A Barbie Land, vous êtes un être parfait dans un monde parfait. Sauf si vous êtes en crise existentielle, ou si vous êtes Ken.

Critique du film

Sans doute faudrait-il être coupé de toute source médiatique pour ne pas avoir connaissance de l’adaptation de Barbie pour le cinéma. Bien en amont de sa sortie en salles, le film de Greta Gerwig était de toutes les conversations et s’annonçait déjà comme l’un des plus gros cartons de 2023. Les premiers résultats au Box Office sont rapidement venus confirmer le succès d’une campagne marketing plus qu’offensive, savamment orchestrée par le studio Warner Bros. Rarement blockbuster récent aura bénéficié d’un tel matraquage, si bien que le projet laissait de plus en plus craindre un produit final opportuniste et aseptisé, principalement destiné à vendre de nouvelles itérations de la poupée aux mensurations impossibles.

Barbie ou le féminisme pour les nuls

C’est un fait, Barbie demeure avant tout une immense publicité pour le produit phare de Mattel. Il s’agit même pour la société américaine d’une première incursion dans la production cinématographique, ses actionnaires étant bien décidés à reproduire les succès de leurs homologues (The Lego Movie chez Lego ou Super Mario chez Nintendo). Avec une place aussi prépondérante de Mattel dans la conception du long-métrage, il était difficile d’imaginer que le film puisse proposer un regard un tant soit peu critique sur l’entreprise mère et les valeurs ambivalentes véhiculées par la poupée depuis plusieurs décennies.

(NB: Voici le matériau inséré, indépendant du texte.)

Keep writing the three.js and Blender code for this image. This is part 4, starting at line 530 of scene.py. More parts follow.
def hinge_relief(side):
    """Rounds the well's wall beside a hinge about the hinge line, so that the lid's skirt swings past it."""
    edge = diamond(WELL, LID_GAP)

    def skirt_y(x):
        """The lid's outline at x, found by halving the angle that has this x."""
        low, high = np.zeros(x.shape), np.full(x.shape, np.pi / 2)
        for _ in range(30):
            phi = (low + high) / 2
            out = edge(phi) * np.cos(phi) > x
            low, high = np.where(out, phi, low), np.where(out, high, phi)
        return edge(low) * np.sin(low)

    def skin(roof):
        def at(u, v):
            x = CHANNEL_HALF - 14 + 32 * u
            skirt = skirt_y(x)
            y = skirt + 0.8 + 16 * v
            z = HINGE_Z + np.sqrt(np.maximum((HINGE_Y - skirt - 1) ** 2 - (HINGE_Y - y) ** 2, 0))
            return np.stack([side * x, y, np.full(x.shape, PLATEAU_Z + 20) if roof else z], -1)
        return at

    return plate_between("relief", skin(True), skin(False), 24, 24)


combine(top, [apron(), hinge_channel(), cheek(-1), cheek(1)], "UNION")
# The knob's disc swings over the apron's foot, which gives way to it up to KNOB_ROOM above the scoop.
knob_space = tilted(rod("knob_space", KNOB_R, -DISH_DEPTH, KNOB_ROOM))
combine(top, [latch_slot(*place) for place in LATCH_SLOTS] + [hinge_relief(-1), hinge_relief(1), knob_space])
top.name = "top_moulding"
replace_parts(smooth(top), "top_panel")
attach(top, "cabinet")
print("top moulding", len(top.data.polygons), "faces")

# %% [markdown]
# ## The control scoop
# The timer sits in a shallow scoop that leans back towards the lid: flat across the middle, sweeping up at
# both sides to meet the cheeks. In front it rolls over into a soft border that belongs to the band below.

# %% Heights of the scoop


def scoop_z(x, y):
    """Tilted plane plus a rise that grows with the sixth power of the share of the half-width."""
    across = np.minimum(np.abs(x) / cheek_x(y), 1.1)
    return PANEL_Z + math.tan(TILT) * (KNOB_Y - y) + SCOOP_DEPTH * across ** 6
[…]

Pour autant, on sent chez Greta Gerwig une envie sincère d’interroger les contradictions et paradoxes inhérents à la figure de Barbie. Qu’il s’agisse de montrer le comité de direction de Mattel uniquement composé d’hommes (la plupart blancs) ou d’intégrer à la narration certains personnages problématiques ayant été commercialisés par la marque à une période avant de rétropédaler, le film revisite l’histoire de la poupée avec une lucidité plutôt bienvenue. La scène qui voit une adolescente expliquer à la poupée à quel point cette dernière a fait du mal à la condition féminine permet d’intégrer un point de vue largement revendiqué par les associations féministes.

Ces nobles intentions ne peuvent cependant dissimuler la nature purement mercantile du projet. Le film a beau se parer de jolis discours, il n’en demeure pas moins une longue réclame de deux heures qui chercherait presque à convaincre son public qu’acheter une poupée Barbie demeure un acte militant. Si le spectateur accepte de mettre de côté le cynisme total d’une telle entreprise, il pourra alors apprécier pleinement les atouts purement cinématographiques du long-métrage, à commencer par sa direction artistique plus que soignée et un tempo comique qui fait souvent mouche.

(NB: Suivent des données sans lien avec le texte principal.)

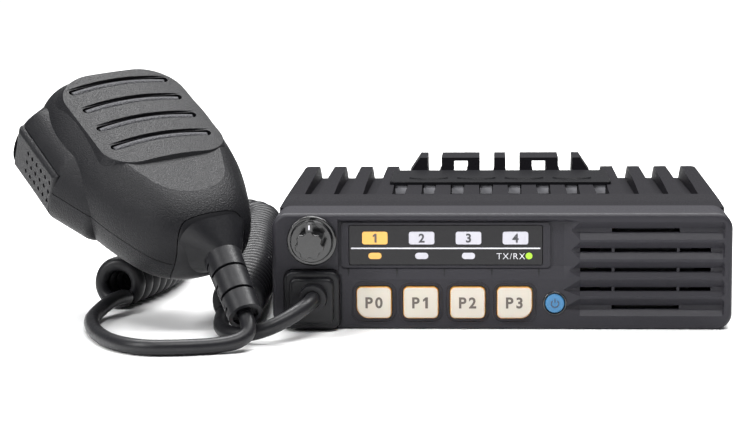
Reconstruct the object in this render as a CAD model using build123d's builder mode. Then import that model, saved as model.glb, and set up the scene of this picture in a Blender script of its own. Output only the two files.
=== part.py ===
from build123d import *
import os
from math import pi, radians, tan

# Compact four-channel mobile transceiver with its hand microphone on a curly cord.
# Frame: +X to the right of a person facing the front panel, +Y to the rear, +Z up.
# The origin is the centre of the radio's underside, so the whole object stands on z = 0.

os.makedirs("parts", exist_ok=True)

# ---------------------------------------------------------------- driving sizes, mm
width = 150.0  # across the front panel
height = 39.5  # over the fin tops
depth = 117.5  # front face to rear wall
fit_gap = 0.25  # a moving piece in its opening, each side
seat_gap = 0.05  # a fixed piece in its seat, each side

panel_height = 38.4
panel_depth = 18.0
panel_corner = 5.3
panel_wall = 2.2
panel_front_wall = 5.0
panel_rim_round = 1.6

field_depth = 2.0  # how far the display field lies behind the face
field_left = -53.3
field_right = 20.5
field_fade = 6.0  # length of the slope where the field runs out
field_top = 35.4
field_bottom = 20.8
bevel_drop = 4.1  # height of the light sloping strip under the display

window_width = 63.4
window_height = 13.3
window_centre = (-18.1, 27.75)
window_thickness = 1.5
bezel_margin = 2.4
bezel_rise = 0.7

lamp_pitch = 15.3
first_lamp_x = -41.2
tile_size = (8.35, 4.2)
tile_z = 30.1
pill_size = (4.3, 2.1)
pill_z = 24.2
status_lamp = (9.1, 24.2)
status_lamp_radius = 1.1

key_size = (11.5, 10.4)
key_pitch = 15.3
first_key_x = -41.5
key_z = 9.1
key_proud = 1.3
key_flange = 0.8
key_travel = 0.8
key_corner = 1.7
key_big_corner = 4.0
power_key_at = (17.5, 8.8)
power_key_radius = 3.1

grille_rows = (32.6, 26.1, 19.6, 13.2, 7.2)
grille_ridges = (36.0, 29.4, 23.0, 17.1, 10.8, 4.2)
grille_depth = 1.9
grille_left = 20.5
grille_right = 72.4
slot_height = 1.3
slot_left = 25.7
slot_right = 68.1
short_slot = (36.0, 58.0)
slot_rib = 0.9

speaker_at = (47.0, 19.6)
speaker_radius = 16.0
speaker_depth = 10.0

knob_at = (-61.7, 29.6)
knob_flange_radius = 8.15
knob_skirt_radius = 7.2
knob_grip_radius = 4.7
knob_flute_radius = 1.35
knob_flutes = 7
knob_pointer = 2.2
knob_length = 11.6
shaft_radius = 3.0
control_size = 12.6
control_depth = 8.0

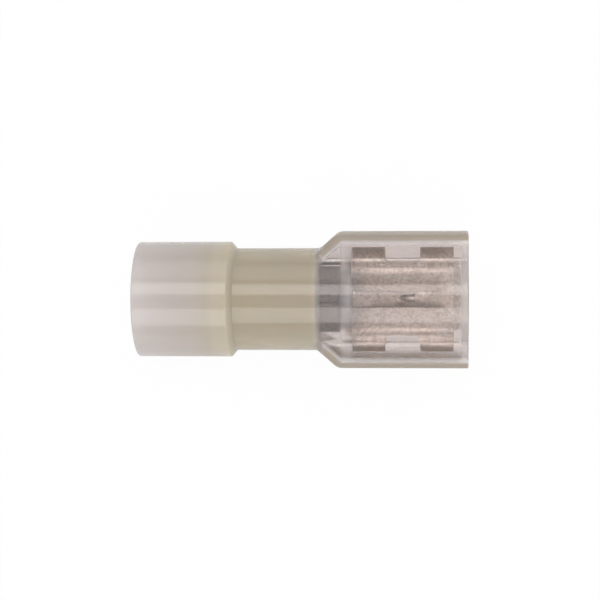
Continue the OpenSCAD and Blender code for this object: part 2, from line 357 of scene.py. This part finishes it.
# %% A kit for node trees
class NodeKit:
    """Adds nodes to a tree. A value is a number, a colour or the output of another node."""

    def __init__(self, tree):
        self.tree = tree

    def add(self, kind, inputs=None, **settings):
        """Adds a node, with its own settings and the values of its inputs."""
        node = self.tree.nodes.new(kind)
        for name, value in settings.items():
            setattr(node, name, value)
        for name, value in (inputs or {}).items():
            if isinstance(value, bpy.types.NodeSocket):
                self.tree.links.new(value, node.inputs[name])
            else:
                node.inputs[name].default_value = value
        return node

    def calc(self, operation, *values, **settings):
        """The result of one Math node."""
        node = self.add("ShaderNodeMath", dict(enumerate(values)), operation=operation, **settings)
        return node.outputs[0]

    def rescale(self, value, low, high, to_low=0, to_high=1, **settings):
        """Turns the range from low to high into another one, and holds it past both ends."""
        return self.add("ShaderNodeMapRange", {"Value": value, "From Min": low, "From Max": high,
                                               "To Min": to_low, "To Max": to_high},
                        **settings).outputs["Result"]

    def blend(self, factor, first, second, kind="FLOAT", **settings):
        """The first value where factor is 0 and the second where it is 1."""
        at, result = {"FLOAT": (2, 0), "RGBA": (6, 2)}[kind]
        node = self.add("ShaderNodeMix", {0: factor, at: first, at + 1: second},
                        data_type=kind, **settings)
        return node.outputs[result]

    def ramp(self, value, stops):
        """A soft ramp through stops, which are places from 0 to 1 with a colour or a level."""
        node = self.add("ShaderNodeValToRGB", {"Fac": value})
        node.color_ramp.interpolation = "EASE"
        marks = node.color_ramp.elements
        while len(marks) < len(stops):
            marks.new(0.5)
        for mark, (place, colour) in zip(marks, stops):
            mark.position = place
            mark.color = (*colour, 1) if isinstance(colour, tuple) else (colour, colour, colour, 1)
        return node.outputs["Color"]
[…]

De Barbie à Robbie, il n’y a qu’un pas…

Finalement, l’intérêt principal de cet objet insolite réside peut-être au cœur même de sa conception. Maintes fois annoncé puis repoussé depuis la fin des années 2000, le long-métrage est passé entre les mains de nombreux scénaristes. Une version mettant en scène Amy Schumer a même failli voir le jour, puis abandonnée suite au départ de la comédienne pour divergences artistiques. Margot Robbie décroche finalement le rôle principal en 2019. Loin de se cantonner à l’interprétation du personnage, Robbie va également officier en tant que productrice, un statut qui va lui permettre de participer pleinement à l’élaboration du film. C’est elle qui convainc Greta Gerwig d’en écrire l’adaptation et d’assurer la réalisation. Le film va alors prendre une forme meta particulièrement intéressante à analyser en regard de la carrière des deux femmes (Gerwig étant également comédienne).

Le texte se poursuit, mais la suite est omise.